### MATERIAL SUPPLIED ###

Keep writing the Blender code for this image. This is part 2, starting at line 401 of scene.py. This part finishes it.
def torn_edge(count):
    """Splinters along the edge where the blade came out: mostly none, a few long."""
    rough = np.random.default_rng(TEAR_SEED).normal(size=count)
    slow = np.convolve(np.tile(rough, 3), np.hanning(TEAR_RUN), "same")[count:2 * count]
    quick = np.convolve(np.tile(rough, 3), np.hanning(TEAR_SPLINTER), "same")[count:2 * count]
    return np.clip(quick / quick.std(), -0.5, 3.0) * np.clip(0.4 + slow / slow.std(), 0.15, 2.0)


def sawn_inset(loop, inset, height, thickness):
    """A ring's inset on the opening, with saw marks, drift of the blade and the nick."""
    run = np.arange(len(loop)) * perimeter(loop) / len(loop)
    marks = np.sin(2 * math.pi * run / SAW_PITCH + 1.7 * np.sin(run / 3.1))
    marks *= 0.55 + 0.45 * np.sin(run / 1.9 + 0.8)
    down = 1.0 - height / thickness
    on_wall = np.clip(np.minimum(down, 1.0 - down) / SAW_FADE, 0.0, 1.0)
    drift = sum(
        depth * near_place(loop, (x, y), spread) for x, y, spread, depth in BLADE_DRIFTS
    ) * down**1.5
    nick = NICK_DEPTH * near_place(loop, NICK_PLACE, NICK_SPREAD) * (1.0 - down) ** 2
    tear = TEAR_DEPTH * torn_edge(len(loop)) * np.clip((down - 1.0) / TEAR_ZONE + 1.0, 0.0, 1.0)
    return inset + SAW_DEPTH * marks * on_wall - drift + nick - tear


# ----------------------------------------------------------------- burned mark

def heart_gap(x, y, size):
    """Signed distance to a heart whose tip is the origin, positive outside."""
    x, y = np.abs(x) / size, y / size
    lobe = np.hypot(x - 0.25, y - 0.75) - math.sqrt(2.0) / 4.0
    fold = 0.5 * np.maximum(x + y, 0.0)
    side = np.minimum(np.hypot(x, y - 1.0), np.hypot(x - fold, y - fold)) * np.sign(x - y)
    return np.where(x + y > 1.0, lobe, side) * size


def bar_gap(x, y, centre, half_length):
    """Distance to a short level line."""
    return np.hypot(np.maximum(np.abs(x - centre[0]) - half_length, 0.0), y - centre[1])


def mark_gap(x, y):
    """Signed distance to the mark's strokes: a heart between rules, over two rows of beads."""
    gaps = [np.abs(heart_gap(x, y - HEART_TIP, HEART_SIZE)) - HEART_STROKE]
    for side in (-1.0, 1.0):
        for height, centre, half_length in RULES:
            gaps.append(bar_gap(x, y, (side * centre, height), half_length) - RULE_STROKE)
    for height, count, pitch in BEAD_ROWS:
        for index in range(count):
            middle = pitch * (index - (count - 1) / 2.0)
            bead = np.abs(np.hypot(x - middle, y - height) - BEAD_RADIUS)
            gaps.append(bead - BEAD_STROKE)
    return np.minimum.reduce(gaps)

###
### MATERIAL SUPPLIED ###

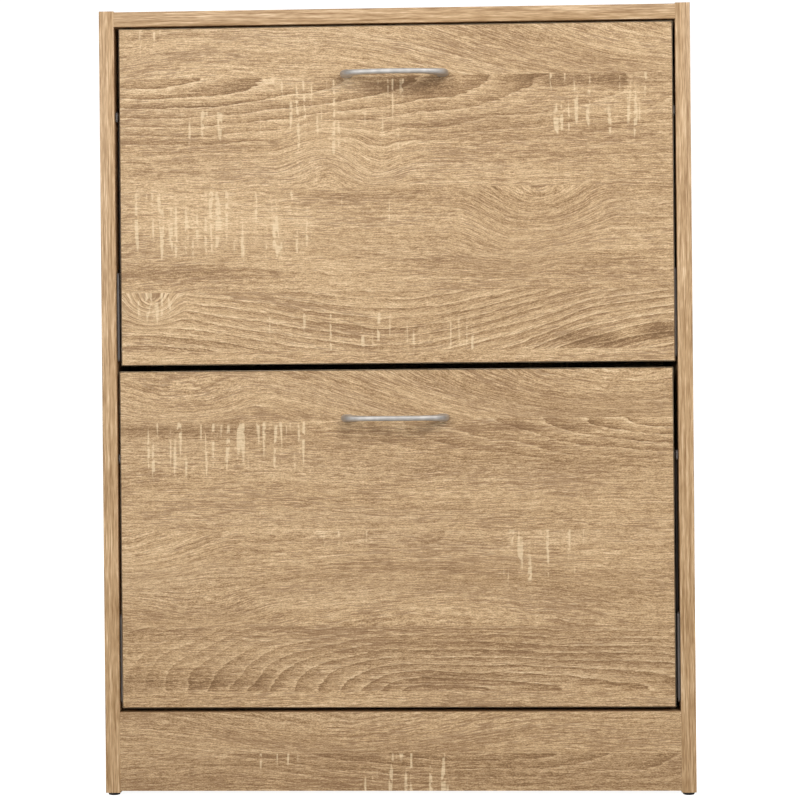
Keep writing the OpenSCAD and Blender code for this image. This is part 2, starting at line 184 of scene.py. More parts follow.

###

■ **TASK**
Your task is to quote exactly the lines beginning with the one that contains "Keep writing the Blender" and ending with the one that contains "return np.clip(quick /", with nothing left out or added.

■ **FULL SOLUTION**
Keep writing the Blender code for this image. This is part 2, starting at line 401 of scene.py. This part finishes it.
def torn_edge(count):
    """Splinters along the edge where the blade came out: mostly none, a few long."""
    rough = np.random.default_rng(TEAR_SEED).normal(size=count)
    slow = np.convolve(np.tile(rough, 3), np.hanning(TEAR_RUN), "same")[count:2 * count]
    quick = np.convolve(np.tile(rough, 3), np.hanning(TEAR_SPLINTER), "same")[count:2 * count]
    return np.clip(quick / quick.std(), -0.5, 3.0) * np.clip(0.4 + slow / slow.std(), 0.15, 2.0)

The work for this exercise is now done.